■ **WHAT YOU ARE ASKED TO DO**: Pull out each line of the data that includes the word "materials".

■ **MATERIAL**:
------------------------------------------------------------------------
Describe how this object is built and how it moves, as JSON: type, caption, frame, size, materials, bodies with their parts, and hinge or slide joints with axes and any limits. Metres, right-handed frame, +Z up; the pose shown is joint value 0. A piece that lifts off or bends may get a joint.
------------------------------------------------------------------------
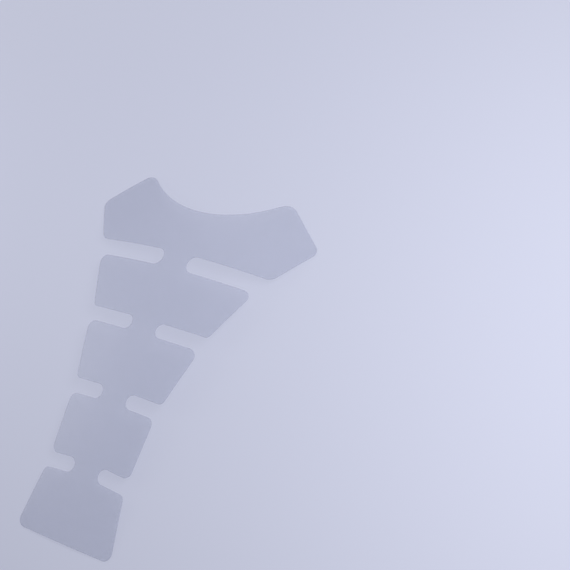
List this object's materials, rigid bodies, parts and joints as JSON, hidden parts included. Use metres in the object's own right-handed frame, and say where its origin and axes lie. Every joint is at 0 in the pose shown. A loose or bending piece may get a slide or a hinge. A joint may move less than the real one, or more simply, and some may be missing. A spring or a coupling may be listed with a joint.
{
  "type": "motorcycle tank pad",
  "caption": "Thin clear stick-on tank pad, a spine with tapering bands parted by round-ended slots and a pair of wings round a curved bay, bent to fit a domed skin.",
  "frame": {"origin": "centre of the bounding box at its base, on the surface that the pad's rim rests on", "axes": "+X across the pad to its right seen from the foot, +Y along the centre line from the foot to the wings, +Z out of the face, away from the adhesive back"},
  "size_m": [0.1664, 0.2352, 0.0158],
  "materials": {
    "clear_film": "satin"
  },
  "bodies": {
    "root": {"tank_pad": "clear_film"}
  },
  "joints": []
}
------------------------------------------------------------------------
■ **EXERCISE OUTPUT**:
Describe how this object is built and how it moves, as JSON: type, caption, frame, size, materials, bodies with their parts, and hinge or slide joints with axes and any limits. Metres, right-handed frame, +Z up; the pose shown is joint value 0. A piece that lifts off or bends may get a joint.
List this object's materials, rigid bodies, parts and joints as JSON, hidden parts included. Use metres in the object's own right-handed frame, and say where its origin and axes lie. Every joint is at 0 in the pose shown. A loose or bending piece may get a slide or a hinge. A joint may move less than the real one, or more simply, and some may be missing. A spring or a coupling may be listed with a joint.
  "materials": {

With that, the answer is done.